The task: Please write out the material below exactly as given.

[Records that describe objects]
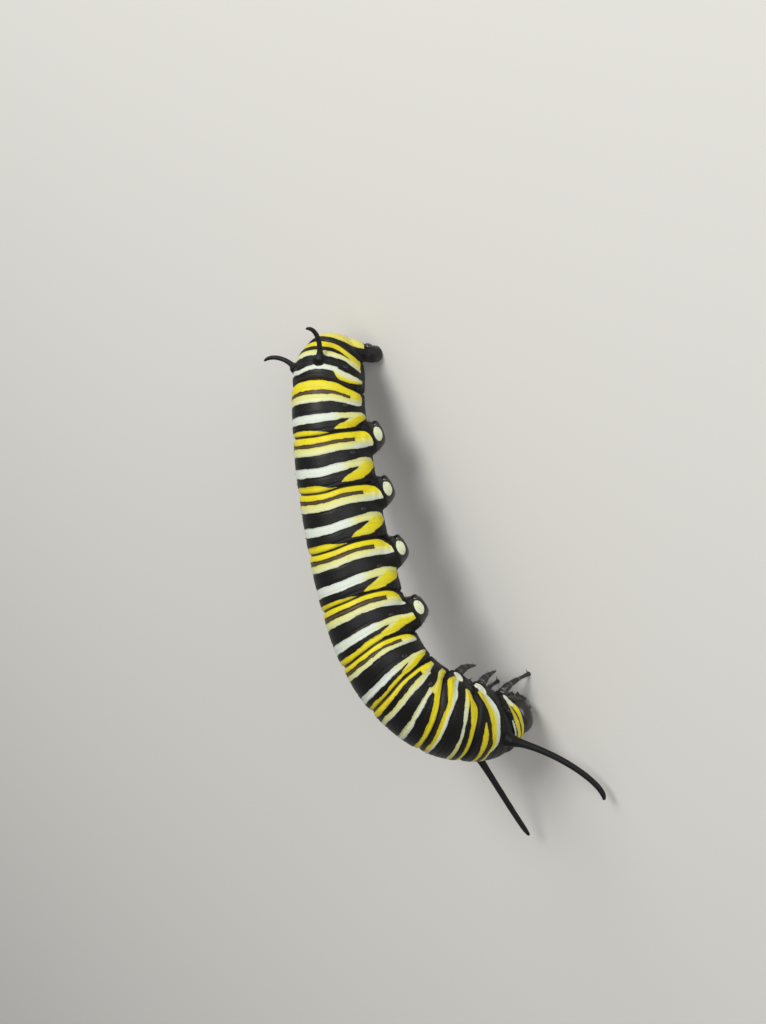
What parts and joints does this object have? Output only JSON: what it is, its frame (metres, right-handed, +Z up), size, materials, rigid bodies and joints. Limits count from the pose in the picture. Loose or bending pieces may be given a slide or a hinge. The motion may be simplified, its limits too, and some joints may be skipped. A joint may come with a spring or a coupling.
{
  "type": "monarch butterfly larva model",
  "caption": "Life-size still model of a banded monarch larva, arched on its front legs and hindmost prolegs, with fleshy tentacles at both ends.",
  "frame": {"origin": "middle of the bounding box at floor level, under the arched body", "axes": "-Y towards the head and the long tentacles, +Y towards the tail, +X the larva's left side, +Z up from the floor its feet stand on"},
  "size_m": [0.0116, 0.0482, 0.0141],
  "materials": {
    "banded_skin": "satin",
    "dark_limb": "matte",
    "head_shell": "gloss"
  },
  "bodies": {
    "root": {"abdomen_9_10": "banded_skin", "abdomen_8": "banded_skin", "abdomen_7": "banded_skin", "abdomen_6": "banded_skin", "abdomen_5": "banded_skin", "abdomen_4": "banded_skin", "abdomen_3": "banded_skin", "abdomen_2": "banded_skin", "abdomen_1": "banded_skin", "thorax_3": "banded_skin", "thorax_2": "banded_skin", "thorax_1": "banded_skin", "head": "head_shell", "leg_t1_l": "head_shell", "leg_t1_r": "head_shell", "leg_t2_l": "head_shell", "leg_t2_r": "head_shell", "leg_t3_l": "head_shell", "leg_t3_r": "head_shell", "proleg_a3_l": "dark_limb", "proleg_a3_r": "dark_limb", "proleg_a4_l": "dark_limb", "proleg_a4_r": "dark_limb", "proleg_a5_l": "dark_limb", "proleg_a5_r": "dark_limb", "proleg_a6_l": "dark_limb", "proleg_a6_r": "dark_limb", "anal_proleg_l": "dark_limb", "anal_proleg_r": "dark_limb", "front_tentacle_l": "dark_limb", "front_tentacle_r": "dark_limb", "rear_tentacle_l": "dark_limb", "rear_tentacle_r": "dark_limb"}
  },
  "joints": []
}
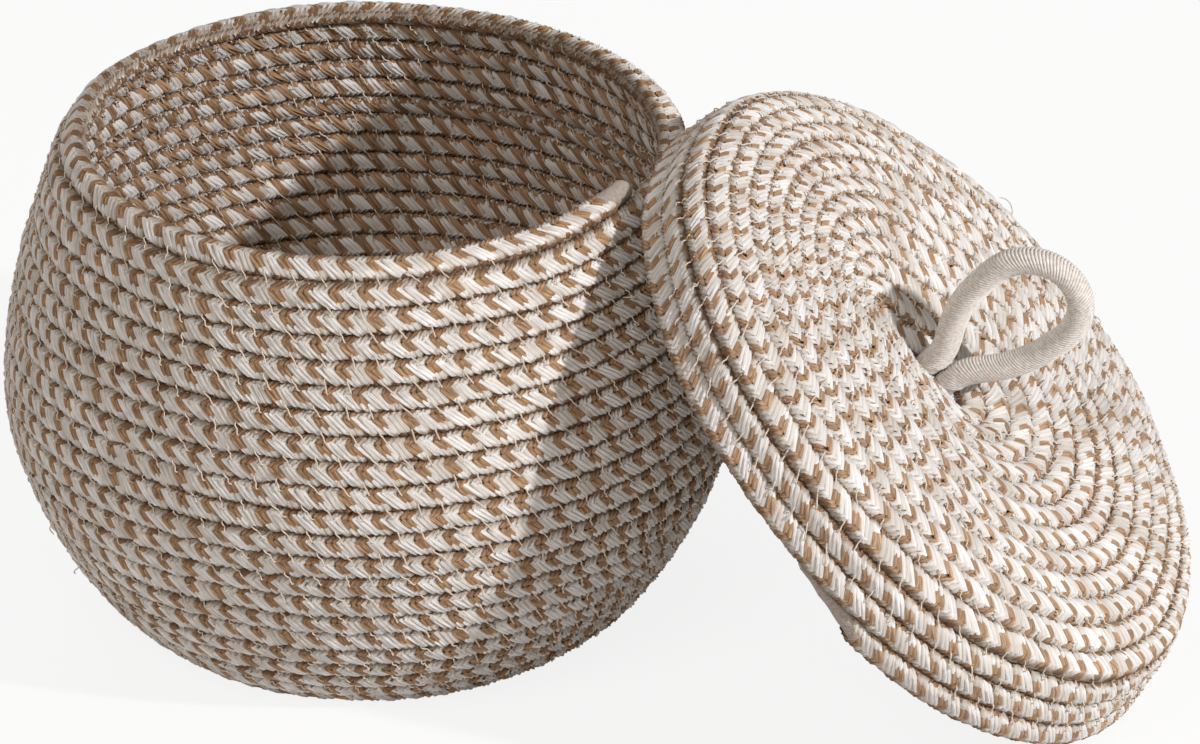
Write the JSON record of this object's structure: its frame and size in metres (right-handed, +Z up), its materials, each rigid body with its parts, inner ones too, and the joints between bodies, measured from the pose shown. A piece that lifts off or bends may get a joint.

Full answer:
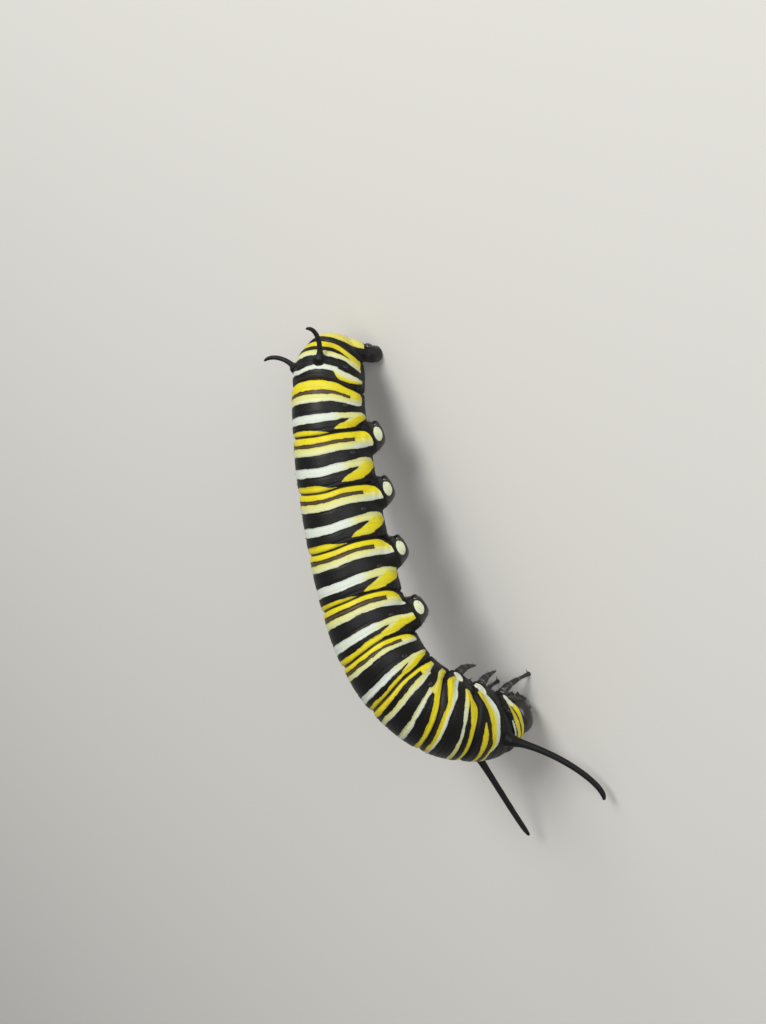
What parts and joints does this object have? Output only JSON: what it is, its frame (metres, right-handed, +Z up), size, materials, rigid bodies and joints. Limits count from the pose in the picture. Loose or bending pieces may be given a slide or a hinge. The motion may be simplified, its limits too, and some joints may be skipped. A joint may come with a spring or a coupling.
{
  "type": "monarch butterfly larva model",
  "caption": "Life-size still model of a banded monarch larva, arched on its front legs and hindmost prolegs, with fleshy tentacles at both ends.",
  "frame": {"origin": "middle of the bounding box at floor level, under the arched body", "axes": "-Y towards the head and the long tentacles, +Y towards the tail, +X the larva's left side, +Z up from the floor its feet stand on"},
  "size_m": [0.0116, 0.0482, 0.0141],
  "materials": {
    "banded_skin": "satin",
    "dark_limb": "matte",
    "head_shell": "gloss"
  },
  "bodies": {
    "root": {"abdomen_9_10": "banded_skin", "abdomen_8": "banded_skin", "abdomen_7": "banded_skin", "abdomen_6": "banded_skin", "abdomen_5": "banded_skin", "abdomen_4": "banded_skin", "abdomen_3": "banded_skin", "abdomen_2": "banded_skin", "abdomen_1": "banded_skin", "thorax_3": "banded_skin", "thorax_2": "banded_skin", "thorax_1": "banded_skin", "head": "head_shell", "leg_t1_l": "head_shell", "leg_t1_r": "head_shell", "leg_t2_l": "head_shell", "leg_t2_r": "head_shell", "leg_t3_l": "head_shell", "leg_t3_r": "head_shell", "proleg_a3_l": "dark_limb", "proleg_a3_r": "dark_limb", "proleg_a4_l": "dark_limb", "proleg_a4_r": "dark_limb", "proleg_a5_l": "dark_limb", "proleg_a5_r": "dark_limb", "proleg_a6_l": "dark_limb", "proleg_a6_r": "dark_limb", "anal_proleg_l": "dark_limb", "anal_proleg_r": "dark_limb", "front_tentacle_l": "dark_limb", "front_tentacle_r": "dark_limb", "rear_tentacle_l": "dark_limb", "rear_tentacle_r": "dark_limb"}
  },
  "joints": []
}
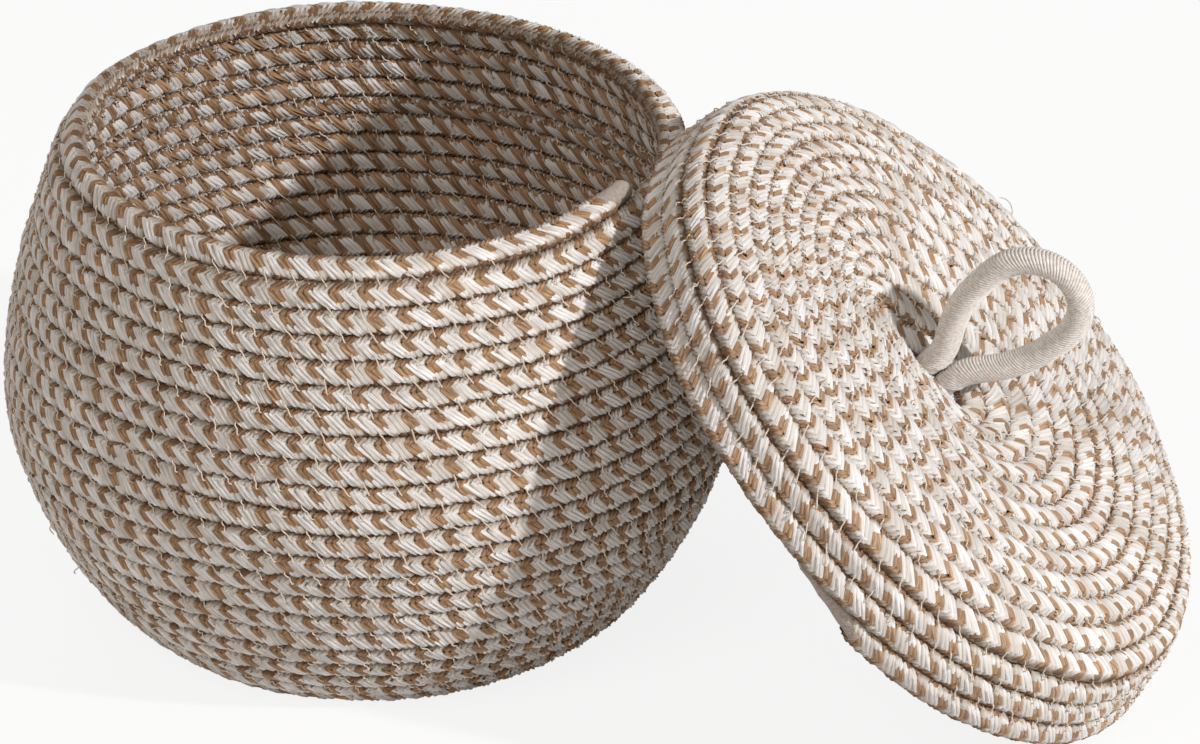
Write the JSON record of this object's structure: its frame and size in metres (right-handed, +Z up), its materials, each rigid body with its parts, inner ones too, and the joints between bodies, measured from the pose shown. A piece that lifts off or bends may get a joint.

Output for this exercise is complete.